• **GOAL**
Reproduce the top of the data verbatim, through and including the line that contains "sole's outline: a".

• **GIVEN DATA**
________________________

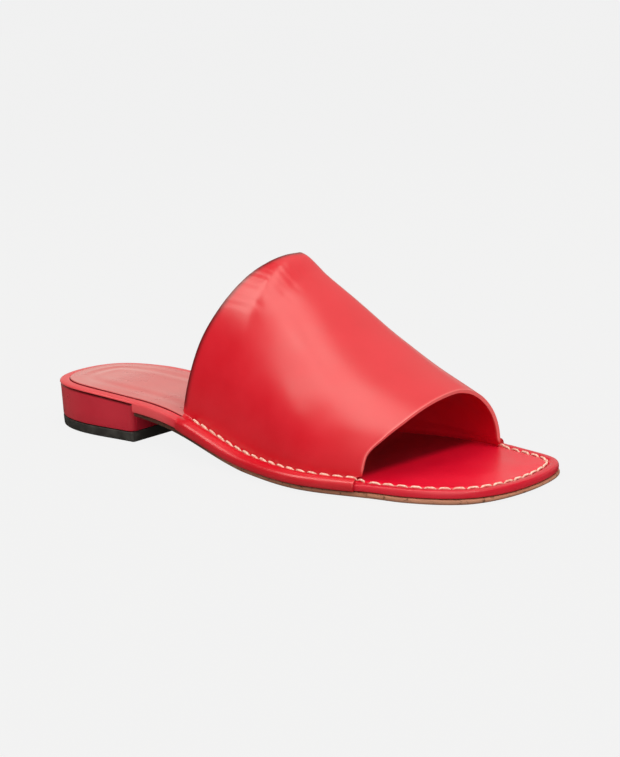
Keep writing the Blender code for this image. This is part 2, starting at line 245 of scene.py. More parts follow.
def to_millimetres(points: np.ndarray) -> np.ndarray:
    """Turn points of the CAD model's frame into x, along and z in millimetres."""
    x, y, z = np.moveaxis(np.asarray(points, dtype=float) / MM, -1, 0)
    return np.stack([x, MIDDLE - y, z], axis=-1)


class Rim:
    """The sole's outline: a smooth closed curve through its widths, with outward normals."""

    back_offset = 2.5
    tip_offset = 16.0
    length = 255.0
    samples = 40

    def __init__(self) -> None:
        """Work out both sides of the outline, from back to tip."""
        alongs = [row[0] for row in OUTLINE.rows]
        lateral = [(-row[1], row[0]) for row in OUTLINE.rows]
        medial = [(row[2], row[0]) for row in reversed(OUTLINE.rows)]
        knots = [(self.back_offset, 0.0)] + lateral + [(self.tip_offset, self.length)] + medial
        curve = self.closed_spline(np.array(knots))
        run = np.roll(curve, -1, axis=0) - np.roll(curve, 1, axis=0)
        run = run / np.linalg.norm(run, axis=1)[:, None]
        normal = np.column_stack([-run[:, 1], run[:, 0]])
        tip = self.samples * (len(alongs) + 1)
        order = np.concatenate([[0], np.arange(len(curve) - 1, tip - 1, -1)])
        self.sides = {
            Side.LATERAL: (curve[: tip + 1], normal[: tip + 1]),
            Side.MEDIAL: (curve[order], normal[order]),
        }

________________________

• **ANSWER TO THE TASK**
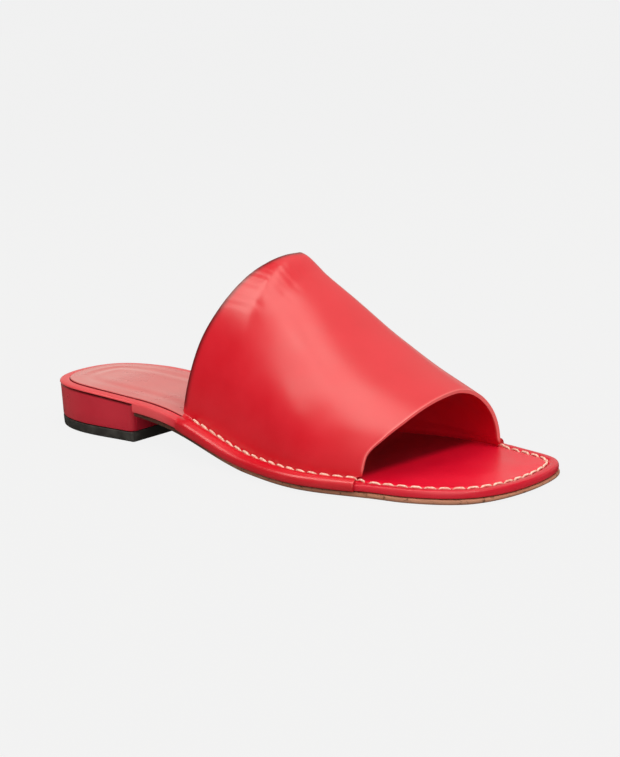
Keep writing the Blender code for this image. This is part 2, starting at line 245 of scene.py. More parts follow.
def to_millimetres(points: np.ndarray) -> np.ndarray:
    """Turn points of the CAD model's frame into x, along and z in millimetres."""
    x, y, z = np.moveaxis(np.asarray(points, dtype=float) / MM, -1, 0)
    return np.stack([x, MIDDLE - y, z], axis=-1)


class Rim:
    """The sole's outline: a smooth closed curve through its widths, with outward normals."""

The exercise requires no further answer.